Since FRELIMO took power in 1975, new presidents have tended to abandon their predecessors’ policies. Leaders bring entirely new ideas in a process enabled by the country’s authoritarian regime. Parliament and the judiciary have no power over the president, so there are few checks and balances over the head of state’s decisions. And influence groups that build up around the president often oppose predecessors’ policies.

When Joaquim Chissano took over from Machel in 1986, Chissano abandoned Machel’s radical military policy and negotiated peace with the Mozambican National Resistance (RENAMO), ending the decade-long civil war.
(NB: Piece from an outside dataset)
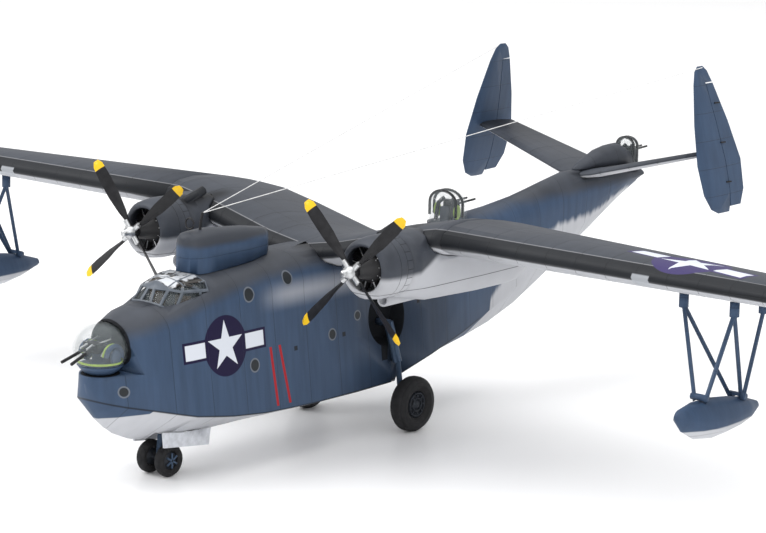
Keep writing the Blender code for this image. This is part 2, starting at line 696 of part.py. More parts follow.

The fall of the Berlin Wall and end of apartheid in South Africa shaped Chissano’s stance, but his personal decision was important.

His successor in 2005, Armando Guebuza, abandoned Chissano’s policy of dialogue with RENAMO and began persecuting its soldiers. RENAMO suspended the peace agreement and started a new military conflict.

When he took office in 2015, Filipe Nyusi, who was defence minister in Guebuza’s government, discontinued the controversial US$2-billion maritime security project. The project to protect Mozambique’s coastline by providing vessels, radars and other equipment was used to embezzle hundreds of millions of dollars from the state. However some military and intelligence officials believe it could have reduced the risk of insurgents using the sea as a logistics trafficking route, including of arms from Tanzania.

Nyusi did however resume negotiations with RENAMO, leading to the 2019 Maputo Accord and enabling the disarmament and reintegration of RENAMO fighters, which opened the way for more sustainable peace.

What are the risks and opportunities of a new president changing Nyusi’s policies in Cabo Delgado? His approach favoured a security response focused on deploying police, military and even private military companies and foreign forces to fight the insurgency. No social or economic measures were taken to prevent violent extremism. Nyusi’s government initially denied the insurgency existed, branding sectarian groups that turned violent in 2017 as criminals and bandits, and then as foreign-inspired terrorists.

Nyusi still doesn’t openly recognise the conflict’s socio-economic drivers, revealing the government’s blind spot in addressing human security issues as integral to counter-terrorism. There is no recognition that poverty, unemployment and social inequalities, especially affecting young people, are push factors in the violence.

A strategy to prevent and contain extremism was drawn up with the support of the World Bank and European Union. It recognised poverty and social inequality as important facilitators of youth radicalisation in Cabo Delgado. However, Nyusi’s Cabinet didn’t approve the strategy, and his military response hasn’t ended or significantly reduced attacks.

With little relevant government experience or people he trusts to work with, Chapo’s first Cabinet will probably comprise Nyusi’s recommendations, and initially continue Nyusi’s approach to the insurgency.

After a year or two however, the new president might question or terminate the secret agreements – made without parliamentary approval – between Nyusi and Rwandan President Paul Kagame governing troop deployments to Cabo Delgado. Rwandan troops helped dislodge militants from Mocímboa da Praia, which was occupied for almost a year, and from several other bases. This brought relative stability for gas and mining companies, and allowed hundreds of thousands of internally displaced people to return home.

But the deployments created localised security only around big economic ventures. Violence has since spread to the rest of the province, affecting hundreds of thousands of poor people living far from the areas of natural resource exploitation.

The new president could, however, balance the security response with social and economic development projects in Cabo Delgado, which would help keep local youth away from radicalisation. A new strategy providing holistic interventions and humanitarian support – something Nyusi hasn’t done since the insurgency began – could be drafted and implemented.

New leadership could also reduce the police’s role in responding to the conflict. Police special units are currently being resourced to fight insurgents in the forests and control national borders – tasks better suited to the military. A new president could also reconsider existing initiatives to use dialogue to resolve the conflict, which Nyusi’s government rejected.

Partners working for stability and peace in Cabo Delgado could influence positive change under a new leader. The Southern African Development Community, for example, could postpone the phasing out of SAMIM as the new president develops his security approach. For now, there are encouraging signs that South African and Tanzanian troops might remain in Cabo Delgado even after SAMIM’s withdrawal.

Whatever course of action Mozambique’s next leader chooses, immediate change is unlikely, leaving Cabo Delgado’s people vulnerable to further attacks and instability.